I guess I kind of do think that if planarity is an important requirement for an LBT face, that should be checked during creation though? Actually, now as I think of it, using the Planarize Brep before sending to the Aperture components would probably be the best move then, right? We can add that in since we don’t mind the extra time, but others can leave it off if they don’t mind non-planar geometry, or if they are already certain it will never be non-planar? I
Definitively though do think that ‘Planarize Brep’ component should raise an error if it can’t be planaraized, rather than just output None? Shouldn’t it?
I wish this were simpler, @edpmay , but this is really more of an issue with decisions that McNeel made with Rhino.

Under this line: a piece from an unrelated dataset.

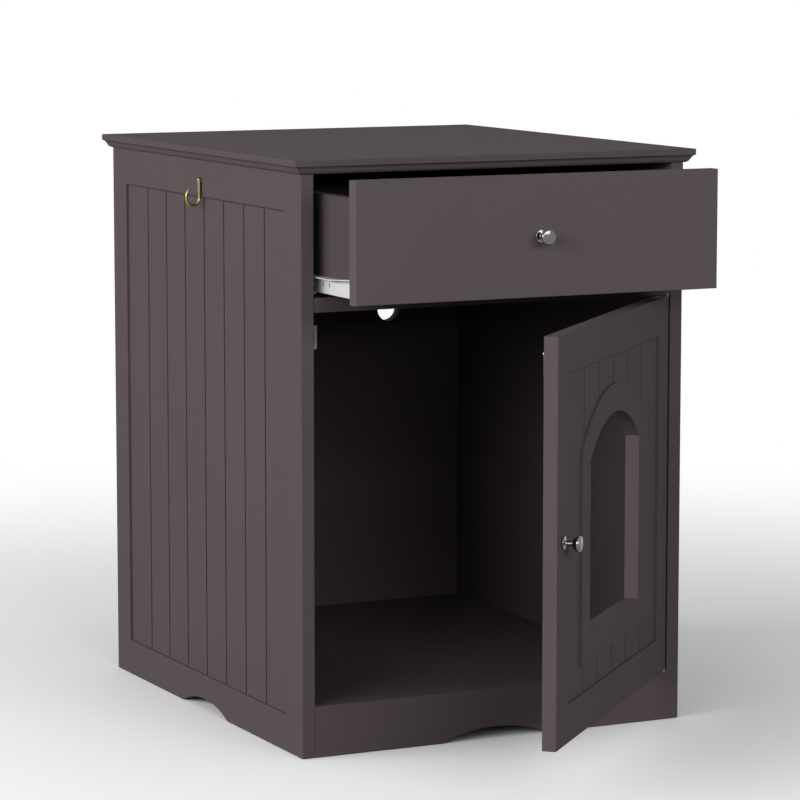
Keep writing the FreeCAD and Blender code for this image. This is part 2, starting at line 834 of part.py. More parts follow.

You are getting a null there because the Rhino geometry was created at a different Rhino model tolerance and is no longer valid in your current Rhino document. If you were to open a new Rhino model instance and change the tolerance of the model back to the one where the geometry was created at, then everything would work correctly like it does on my machine here, including the planarize Brep:
I could write a component to tell you all of the cases of these invalid Rhino geometries given a particular tolerance but it’s really not practical to have every component check for this case every time because it should not happen if you stick to using the same model tolerance through the life of the geometry. You’re just really weighing down the main use cases in order to address the edge case of users deciding to change the model tolerance.
If you really wanted it, I guess we could add a check just in the places where we already handle failures. For example, we could put the check in a component like HB Add Subface such that, if the non-planar geometry fails to be added to a parent, then we can check if the planarity a the current tolerance is the problem. Would that address your concern here?
ah! That makes sense then - thanks for taking such a close look.
And yeah totally: understand about not larding things up to check for some edge-edge-edge case. No need to go adding a ton of checks and what not for something like this.
I think I am understanding the failure point here at least - we’ll see if we can come up with a good internal QA/QC process for these kinds of things in the future.